DATA SHOWN ::
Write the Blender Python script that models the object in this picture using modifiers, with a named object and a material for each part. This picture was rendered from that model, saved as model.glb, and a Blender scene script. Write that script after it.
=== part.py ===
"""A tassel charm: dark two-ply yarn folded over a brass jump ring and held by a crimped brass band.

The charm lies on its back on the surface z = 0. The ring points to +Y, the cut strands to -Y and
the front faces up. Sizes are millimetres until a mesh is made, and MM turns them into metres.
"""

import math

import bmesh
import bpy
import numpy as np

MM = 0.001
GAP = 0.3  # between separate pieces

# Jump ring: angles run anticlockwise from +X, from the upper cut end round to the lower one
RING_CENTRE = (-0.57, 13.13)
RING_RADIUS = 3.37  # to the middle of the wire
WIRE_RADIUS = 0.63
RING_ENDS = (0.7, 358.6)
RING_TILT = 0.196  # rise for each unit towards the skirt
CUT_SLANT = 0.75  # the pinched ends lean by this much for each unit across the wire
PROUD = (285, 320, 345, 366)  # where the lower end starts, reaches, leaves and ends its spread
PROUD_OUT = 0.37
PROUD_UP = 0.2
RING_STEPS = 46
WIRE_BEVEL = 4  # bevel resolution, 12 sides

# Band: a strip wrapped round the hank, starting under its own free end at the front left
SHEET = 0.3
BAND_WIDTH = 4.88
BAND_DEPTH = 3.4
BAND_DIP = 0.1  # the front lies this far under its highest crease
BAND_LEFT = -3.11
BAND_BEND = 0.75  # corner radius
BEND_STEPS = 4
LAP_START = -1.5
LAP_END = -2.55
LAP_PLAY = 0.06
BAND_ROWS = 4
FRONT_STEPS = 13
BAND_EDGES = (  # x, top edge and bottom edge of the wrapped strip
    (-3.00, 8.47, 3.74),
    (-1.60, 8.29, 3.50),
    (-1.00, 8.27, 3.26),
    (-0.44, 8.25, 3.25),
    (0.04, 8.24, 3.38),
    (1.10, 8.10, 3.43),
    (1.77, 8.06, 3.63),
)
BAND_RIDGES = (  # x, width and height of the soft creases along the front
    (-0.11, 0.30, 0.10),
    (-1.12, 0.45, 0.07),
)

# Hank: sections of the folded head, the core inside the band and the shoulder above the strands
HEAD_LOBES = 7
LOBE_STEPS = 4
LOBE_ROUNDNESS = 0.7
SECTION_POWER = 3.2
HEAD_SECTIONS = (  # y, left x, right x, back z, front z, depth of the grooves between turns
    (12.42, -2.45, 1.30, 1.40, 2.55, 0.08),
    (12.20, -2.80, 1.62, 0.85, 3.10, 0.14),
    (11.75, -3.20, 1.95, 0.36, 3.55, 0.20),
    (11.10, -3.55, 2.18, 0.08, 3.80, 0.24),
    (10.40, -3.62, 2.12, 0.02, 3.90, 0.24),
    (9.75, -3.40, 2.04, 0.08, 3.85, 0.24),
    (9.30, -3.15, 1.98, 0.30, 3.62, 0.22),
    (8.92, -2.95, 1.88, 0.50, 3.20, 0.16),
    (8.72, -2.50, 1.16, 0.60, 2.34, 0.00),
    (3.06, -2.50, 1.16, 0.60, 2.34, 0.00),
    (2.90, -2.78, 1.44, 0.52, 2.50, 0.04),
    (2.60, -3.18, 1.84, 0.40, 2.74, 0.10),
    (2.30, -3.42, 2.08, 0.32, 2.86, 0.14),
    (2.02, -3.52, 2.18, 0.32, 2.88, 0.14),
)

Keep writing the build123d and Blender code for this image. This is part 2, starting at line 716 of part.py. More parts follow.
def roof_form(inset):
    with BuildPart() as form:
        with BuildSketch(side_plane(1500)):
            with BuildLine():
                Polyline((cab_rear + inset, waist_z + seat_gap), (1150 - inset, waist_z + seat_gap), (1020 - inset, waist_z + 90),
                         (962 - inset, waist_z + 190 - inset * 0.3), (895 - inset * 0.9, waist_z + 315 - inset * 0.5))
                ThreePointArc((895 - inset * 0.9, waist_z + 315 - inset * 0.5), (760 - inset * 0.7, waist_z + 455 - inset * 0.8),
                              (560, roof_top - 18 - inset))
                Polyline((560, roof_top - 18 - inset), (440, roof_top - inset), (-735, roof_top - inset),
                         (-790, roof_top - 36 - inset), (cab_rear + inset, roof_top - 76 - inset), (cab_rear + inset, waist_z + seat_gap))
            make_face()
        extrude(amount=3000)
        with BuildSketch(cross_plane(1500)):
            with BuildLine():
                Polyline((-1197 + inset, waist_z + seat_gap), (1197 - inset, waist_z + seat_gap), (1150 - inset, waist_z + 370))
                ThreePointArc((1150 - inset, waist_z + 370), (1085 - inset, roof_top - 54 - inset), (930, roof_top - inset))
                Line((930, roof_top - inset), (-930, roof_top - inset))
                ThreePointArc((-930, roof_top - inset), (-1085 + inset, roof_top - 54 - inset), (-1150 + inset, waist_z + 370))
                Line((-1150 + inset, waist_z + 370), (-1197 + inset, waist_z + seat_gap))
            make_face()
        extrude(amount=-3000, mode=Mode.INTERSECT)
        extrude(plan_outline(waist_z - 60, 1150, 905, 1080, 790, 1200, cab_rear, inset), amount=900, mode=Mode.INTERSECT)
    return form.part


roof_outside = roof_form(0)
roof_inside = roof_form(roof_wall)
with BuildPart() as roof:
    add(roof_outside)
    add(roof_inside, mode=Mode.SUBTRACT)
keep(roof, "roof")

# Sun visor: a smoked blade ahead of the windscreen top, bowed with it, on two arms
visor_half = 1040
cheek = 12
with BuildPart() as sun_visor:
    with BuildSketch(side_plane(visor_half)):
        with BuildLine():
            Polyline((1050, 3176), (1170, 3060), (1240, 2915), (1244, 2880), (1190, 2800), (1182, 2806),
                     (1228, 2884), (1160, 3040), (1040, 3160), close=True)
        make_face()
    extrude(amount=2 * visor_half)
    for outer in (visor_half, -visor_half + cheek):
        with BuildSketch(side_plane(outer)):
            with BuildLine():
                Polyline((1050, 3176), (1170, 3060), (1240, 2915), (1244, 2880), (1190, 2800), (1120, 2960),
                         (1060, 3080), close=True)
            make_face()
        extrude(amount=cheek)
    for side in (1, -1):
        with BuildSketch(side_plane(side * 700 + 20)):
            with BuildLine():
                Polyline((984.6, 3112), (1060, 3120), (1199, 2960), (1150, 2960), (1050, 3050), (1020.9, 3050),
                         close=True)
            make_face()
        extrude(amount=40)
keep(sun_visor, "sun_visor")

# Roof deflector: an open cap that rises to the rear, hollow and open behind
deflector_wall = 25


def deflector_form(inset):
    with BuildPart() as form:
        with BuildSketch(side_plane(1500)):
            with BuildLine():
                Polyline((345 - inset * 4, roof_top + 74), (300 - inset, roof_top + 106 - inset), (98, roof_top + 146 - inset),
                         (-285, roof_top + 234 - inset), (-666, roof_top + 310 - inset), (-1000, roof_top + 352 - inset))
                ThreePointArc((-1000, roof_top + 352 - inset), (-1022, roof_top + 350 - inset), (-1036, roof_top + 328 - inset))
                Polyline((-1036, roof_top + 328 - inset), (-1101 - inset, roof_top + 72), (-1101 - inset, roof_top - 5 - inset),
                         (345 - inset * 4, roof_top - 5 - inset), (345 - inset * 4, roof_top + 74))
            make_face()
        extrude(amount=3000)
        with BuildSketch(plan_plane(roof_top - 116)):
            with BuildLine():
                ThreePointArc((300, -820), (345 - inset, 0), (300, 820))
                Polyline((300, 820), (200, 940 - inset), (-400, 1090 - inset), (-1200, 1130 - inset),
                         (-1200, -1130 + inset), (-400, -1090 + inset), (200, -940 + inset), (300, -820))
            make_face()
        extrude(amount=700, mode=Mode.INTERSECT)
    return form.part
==
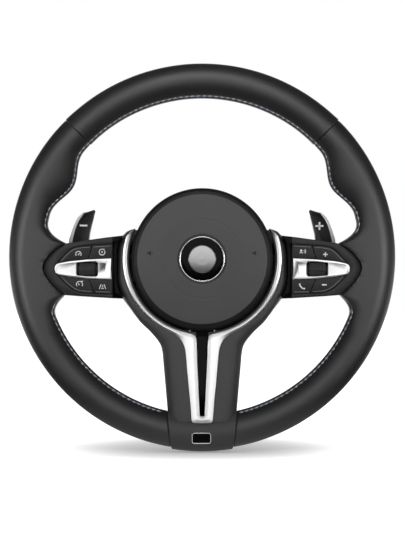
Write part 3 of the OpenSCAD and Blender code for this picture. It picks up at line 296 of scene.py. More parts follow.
...
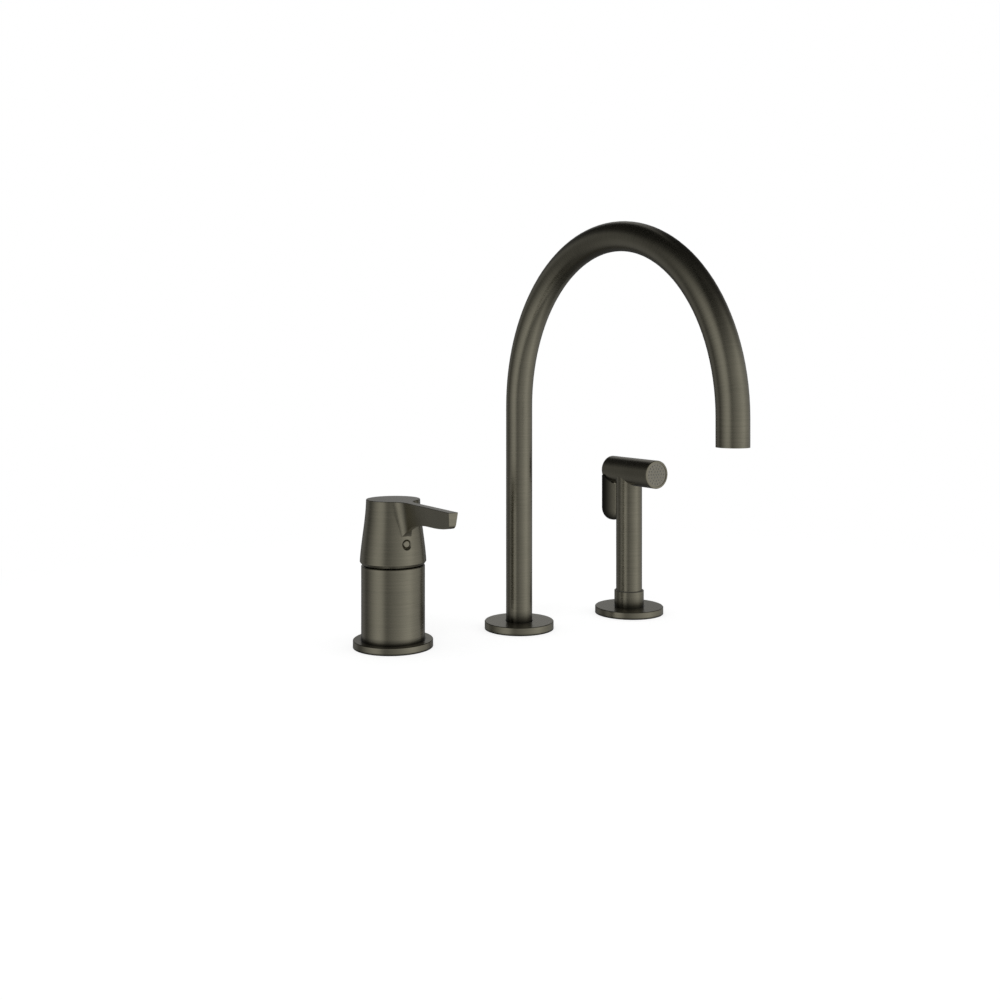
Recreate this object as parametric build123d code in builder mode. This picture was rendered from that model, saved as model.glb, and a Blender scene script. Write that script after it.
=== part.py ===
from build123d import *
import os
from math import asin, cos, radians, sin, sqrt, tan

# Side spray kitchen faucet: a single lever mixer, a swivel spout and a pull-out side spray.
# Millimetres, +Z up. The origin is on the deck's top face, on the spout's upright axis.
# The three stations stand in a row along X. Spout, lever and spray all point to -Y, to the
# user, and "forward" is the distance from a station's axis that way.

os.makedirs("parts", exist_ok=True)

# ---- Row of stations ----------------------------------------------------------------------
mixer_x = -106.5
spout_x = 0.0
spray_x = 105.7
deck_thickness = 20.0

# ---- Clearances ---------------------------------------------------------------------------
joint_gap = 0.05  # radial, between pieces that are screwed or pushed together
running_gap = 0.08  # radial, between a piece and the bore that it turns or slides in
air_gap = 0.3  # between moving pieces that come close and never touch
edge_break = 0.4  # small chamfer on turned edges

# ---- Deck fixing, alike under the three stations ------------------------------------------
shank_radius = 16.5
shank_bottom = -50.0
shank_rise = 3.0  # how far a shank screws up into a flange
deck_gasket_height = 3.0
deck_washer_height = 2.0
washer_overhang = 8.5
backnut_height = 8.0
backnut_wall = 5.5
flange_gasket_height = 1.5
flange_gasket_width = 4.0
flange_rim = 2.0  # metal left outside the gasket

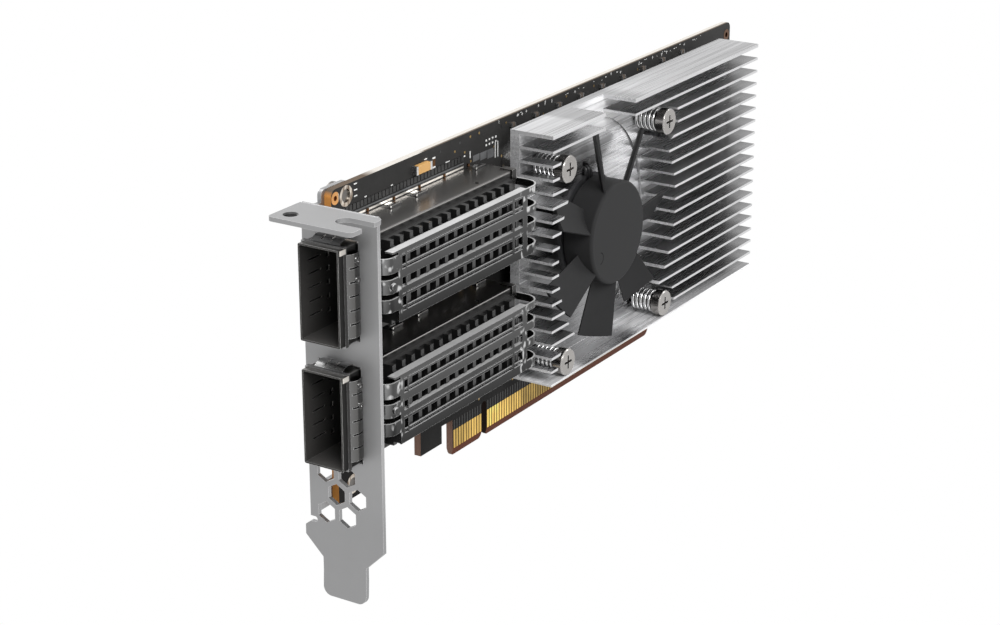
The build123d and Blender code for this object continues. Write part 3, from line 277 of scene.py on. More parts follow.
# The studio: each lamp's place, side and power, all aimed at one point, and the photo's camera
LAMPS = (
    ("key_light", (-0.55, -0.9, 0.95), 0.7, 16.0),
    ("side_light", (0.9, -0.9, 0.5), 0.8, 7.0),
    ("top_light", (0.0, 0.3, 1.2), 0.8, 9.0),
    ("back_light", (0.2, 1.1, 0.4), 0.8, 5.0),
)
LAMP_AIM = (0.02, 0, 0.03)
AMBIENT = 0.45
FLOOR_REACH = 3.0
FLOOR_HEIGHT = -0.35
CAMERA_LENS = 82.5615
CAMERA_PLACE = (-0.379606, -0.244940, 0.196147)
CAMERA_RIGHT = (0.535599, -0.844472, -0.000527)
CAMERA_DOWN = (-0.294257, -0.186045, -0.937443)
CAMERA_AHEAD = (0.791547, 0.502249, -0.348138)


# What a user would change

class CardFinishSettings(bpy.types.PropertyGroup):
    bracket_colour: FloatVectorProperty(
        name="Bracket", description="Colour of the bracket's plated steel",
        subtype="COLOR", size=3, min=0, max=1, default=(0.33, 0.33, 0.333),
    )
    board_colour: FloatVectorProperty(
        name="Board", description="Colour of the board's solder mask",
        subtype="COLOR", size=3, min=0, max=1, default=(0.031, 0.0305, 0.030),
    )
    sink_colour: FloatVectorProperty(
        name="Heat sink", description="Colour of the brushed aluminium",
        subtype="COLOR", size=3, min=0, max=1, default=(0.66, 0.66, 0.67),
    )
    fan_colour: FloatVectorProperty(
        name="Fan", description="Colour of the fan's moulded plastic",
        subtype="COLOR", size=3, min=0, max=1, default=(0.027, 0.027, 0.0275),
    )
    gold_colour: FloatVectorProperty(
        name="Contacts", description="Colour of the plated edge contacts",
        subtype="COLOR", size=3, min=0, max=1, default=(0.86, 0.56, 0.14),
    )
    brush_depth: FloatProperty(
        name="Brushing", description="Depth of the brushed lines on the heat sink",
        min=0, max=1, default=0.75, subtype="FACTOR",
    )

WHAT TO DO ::
Give back, word for word, only the lines above from the line holding "The build123d and Blender code for this object" to the line holding "# What a user would change", both included.

TASK SOLUTION ::
The build123d and Blender code for this object continues. Write part 3, from line 277 of scene.py on. More parts follow.
# The studio: each lamp's place, side and power, all aimed at one point, and the photo's camera
LAMPS = (
    ("key_light", (-0.55, -0.9, 0.95), 0.7, 16.0),
    ("side_light", (0.9, -0.9, 0.5), 0.8, 7.0),
    ("top_light", (0.0, 0.3, 1.2), 0.8, 9.0),
    ("back_light", (0.2, 1.1, 0.4), 0.8, 5.0),
)
LAMP_AIM = (0.02, 0, 0.03)
AMBIENT = 0.45
FLOOR_REACH = 3.0
FLOOR_HEIGHT = -0.35
CAMERA_LENS = 82.5615
CAMERA_PLACE = (-0.379606, -0.244940, 0.196147)
CAMERA_RIGHT = (0.535599, -0.844472, -0.000527)
CAMERA_DOWN = (-0.294257, -0.186045, -0.937443)
CAMERA_AHEAD = (0.791547, 0.502249, -0.348138)


# What a user would change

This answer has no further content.